SCALE: Selective Resource Allocation for Overcoming Performance Bottlenecks in Mathematical Test-time Scaling
Yang Xiao, Chunpu Xu, Ruifeng Yuan, Jiashuo Wang, Wenjie Li, Pengfei Liu
2025-12-02
Summary
This paper introduces a new method, called SCALE, for improving how large language models (LLMs) solve complex math problems. It focuses on making the models more efficient by smartly deciding where to spend their processing power during problem-solving.
What's the problem?
Currently, when LLMs are given more computing power to tackle hard math problems, that power is spread evenly across *all* steps of the problem. This isn't ideal because some steps are easy and don't need much effort, while others are really difficult and require a lot more. Essentially, valuable computing resources are wasted on simple parts, limiting performance on the truly challenging aspects of the problem, and you eventually hit a point where adding more power doesn't help much.
What's the solution?
SCALE is inspired by the idea that humans use two different thinking styles: a fast, automatic 'System 1' for easy tasks and a slower, more deliberate 'System 2' for hard ones. SCALE breaks down a math problem into smaller steps, figures out which steps are easy and which are hard, and then applies more computing power to the difficult steps while quickly handling the easy ones. It does this by first breaking the problem down, then assessing the difficulty of each part, assigning a processing mode (System 1 or System 2), and finally solving the problem step-by-step, carrying information from one step to the next.
Why it matters?
This research is important because it shows a way to get significantly better results from LLMs on math problems *without* necessarily needing to massively increase computing power. SCALE improves accuracy by up to 13.75% and reduces the amount of computation needed by 33-53%, making these powerful models more practical and efficient for solving complex mathematical tasks.
Abstract
Test-time compute scaling has emerged as a powerful paradigm for enhancing mathematical reasoning in large language models (LLMs) by allocating additional computational resources during inference.
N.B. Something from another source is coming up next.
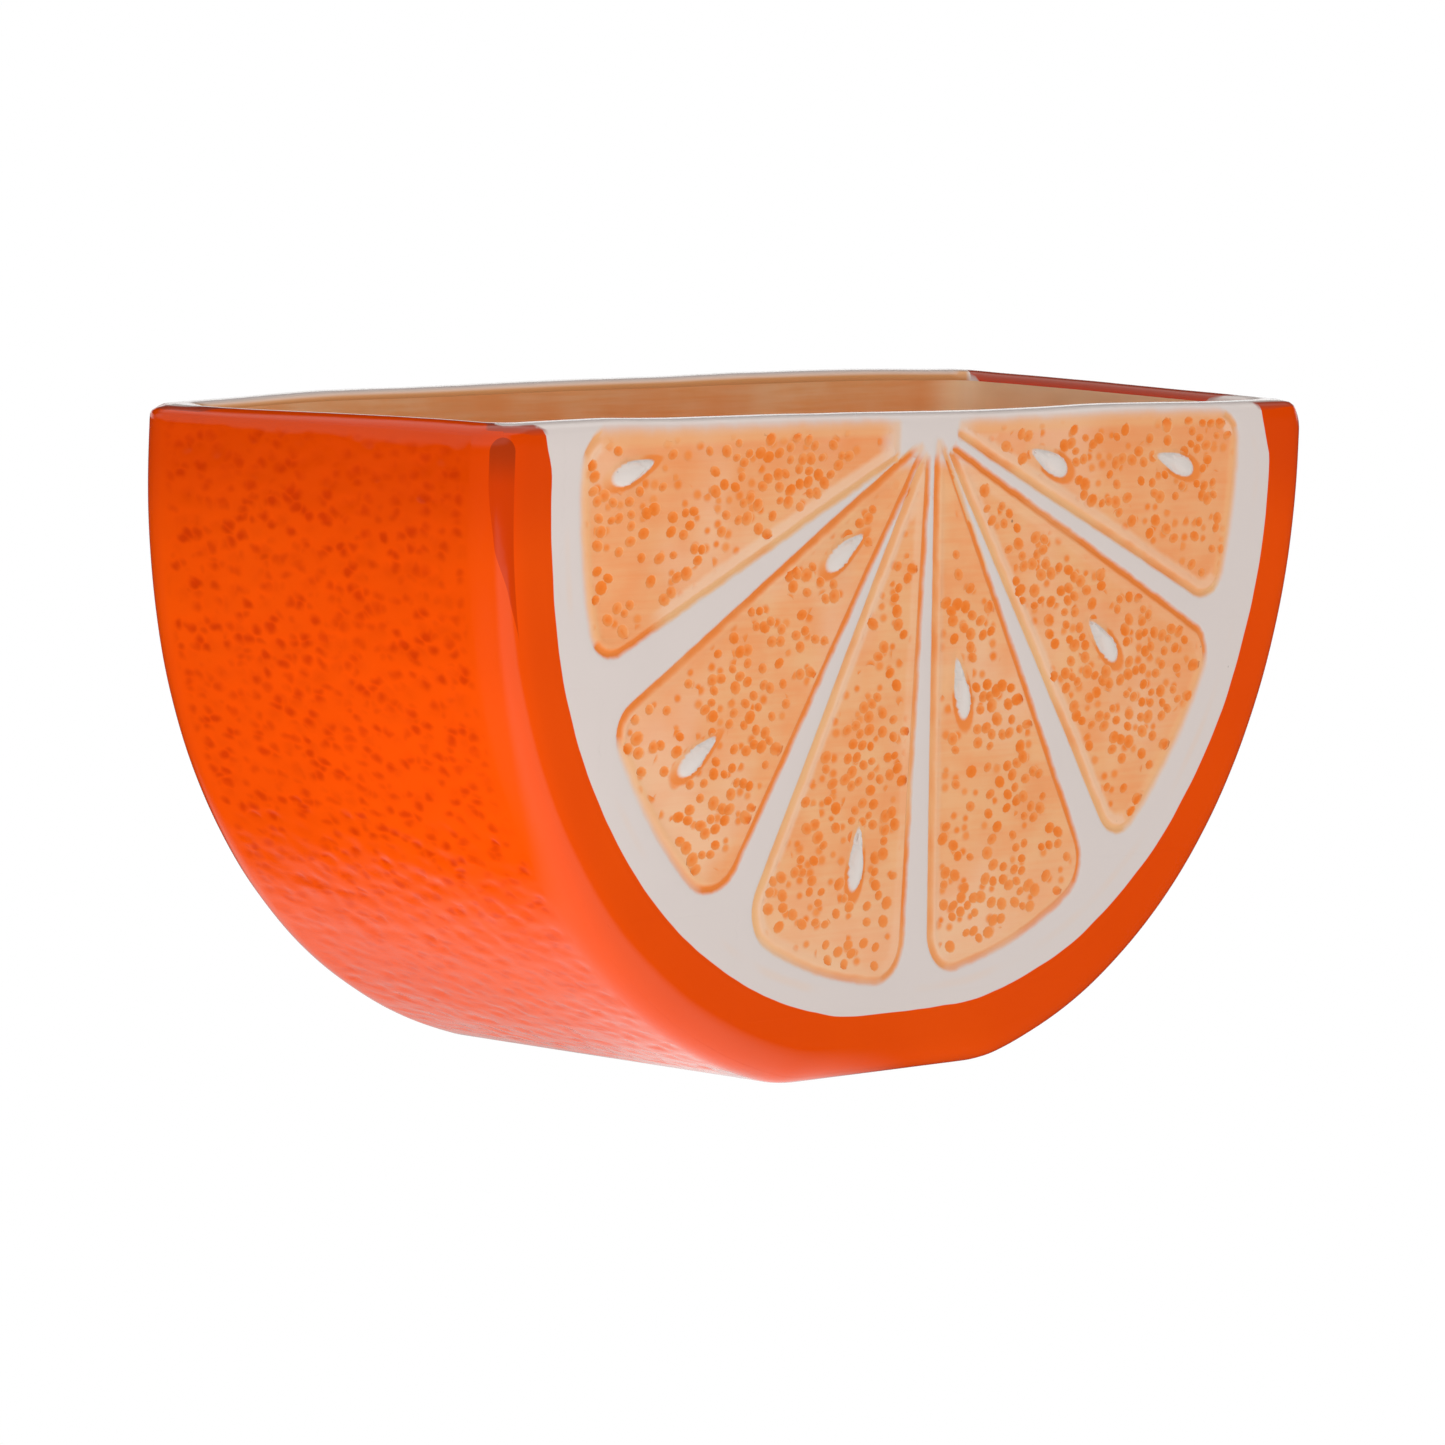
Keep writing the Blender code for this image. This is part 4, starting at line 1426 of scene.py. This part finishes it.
def buildStudio():
    floor = bpy.data.meshes.new("floor")
    half = studio["floorSize"] / 2
    corners = [(-half, -half, 0), (half, -half, 0), (half, half, 0), (-half, half, 0)]
    floor.from_pydata(corners, [], [(0, 1, 2, 3)])
    table = bpy.data.objects.new("floor", floor)
    bpy.context.scene.collection.objects.link(table)
    material = bpy.data.materials.new("paleTable")
    material.use_nodes = True
    tree = material.node_tree
    tree.nodes.clear()
    spread = studio["floorGlow"]
    for name in ("left", "below"):
        distance = vectors("DISTANCE", objectPlace(tree), studio[name + "Place"])
        spread = ease(distance, *studio[name + "Reach"], studio[name + "Glow"], 0.0) + spread
    place = objectAxes(tree)
    forwards = calculate("MINIMUM", place["Y"], 0.0)
    middle = forwards * studio["stripSlant"] + studio["stripPlace"]
    aside = place["X"] - middle
    left, right = studio["stripReach"]
    strip = ease(aside, *right, studio["stripGlow"], 0.0)
    inner, outer = (forwards * growth - start for start, growth in zip(left, studio["stripWidening"]))
    strip = strip * ease(aside, outer, inner)
    back, near, far = studio["stripEnds"]
    strip = strip * ease(place["Y"], *back, 1.0, 0.0) * ease(place["Y"], *near, 1.0, studio["stripFar"])
    inwards, away, shade = studio["underPot"]
    under = ease(place["X"], *inwards) * ease(place["Y"], *away, 0.0, shade)
    strip = strip * ease(place["Y"], *far, 1.0, 0.0) * (1.0 - under)
    level, *start = studio["tableMirrored"]
    strip = larger(strip, ease(place["X"], *start, 0.0, level))
    light = addNode(tree, "ShaderNodeEmission", {
        "Color": (1.0, 1.0, 1.0), "Strength": byRay(tree, 1.0, strip, spread)})
    addNode(tree, "ShaderNodeOutputMaterial", {"Surface": light[0]})
    floor.materials.append(material)

    world = bpy.data.worlds.new("studioRoom")
    world.use_nodes = True
    bpy.context.scene.world = world
    tree = world.node_tree
    direction = addNode(tree, "ShaderNodeTexCoord")["Generated"]
    turned = addNode(tree, "ShaderNodeSeparateXYZ", {0: direction})
    level = ease(turned["Y"], 0.2, -0.9, 0.0, studio["frontHorizon"])
    level = turned["Z"] ** 5.0 * studio["overhead"] + level
    low, high, bright = studio["mirroredTop"]
    top = ease(turned["Z"], low, high, 0.0, bright)
    across, up, bright = studio["mirroredLeft"]
    left = ease(turned["X"], *across, 0.0, bright) * ease(turned["Z"], *up)
    across, away, up = studio["mirroredBack"]
    behind = ease(turned["X"], *across) * ease(turned["Y"], *away) * ease(turned["Z"], *up)
    room = tree.nodes["Background"].inputs
    fill(room["Color"], (1.0, 1.0, 1.0))
    fill(room["Strength"], byRay(tree, 1.0, larger(larger(top, left), behind), level))
    bpy.context.scene.view_settings.view_transform = "Standard"
    print("studio: a white lit table and a room bright overhead")


placeCamera()
buildStudio()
However, current methods employ uniform resource distribution across all reasoning sub-problems, creating fundamental bottlenecks where challenging sub-problems receive insufficient attention while routine operations consume disproportionate resources. This uniform allocation creates performance bottlenecks where additional computational resources yield diminishing returns. Inspired by dual-process theory, we propose SCALE (Selective Resource Allocation), a framework that selectively allocates computational resources based on sub-problem difficulty. SCALE operates through four stages: (1) problem decomposition into sequential reasoning sub-problems, (2) difficulty assessment of each sub-problem to distinguish between routine operations and computationally challenging sub-problems, (3) selective processing mode assignment between System 1 for simple sub-problems and System 2 for complex ones, and (4) sequential execution with context propagation. By concentrating resources on challenging sub-problems while processing routine operations efficiently, SCALE achieves substantial performance improvements with superior resource utilization. Extensive experiments demonstrate that SCALE significantly outperforms uniform scaling baselines, achieving accuracy improvements of up to 13.75 percentage points (57.50% to 71.25% on AIME25) while reducing computational costs by 33%-53%, representing a major advance in test-time scaling that addresses fundamental limitations of current approaches.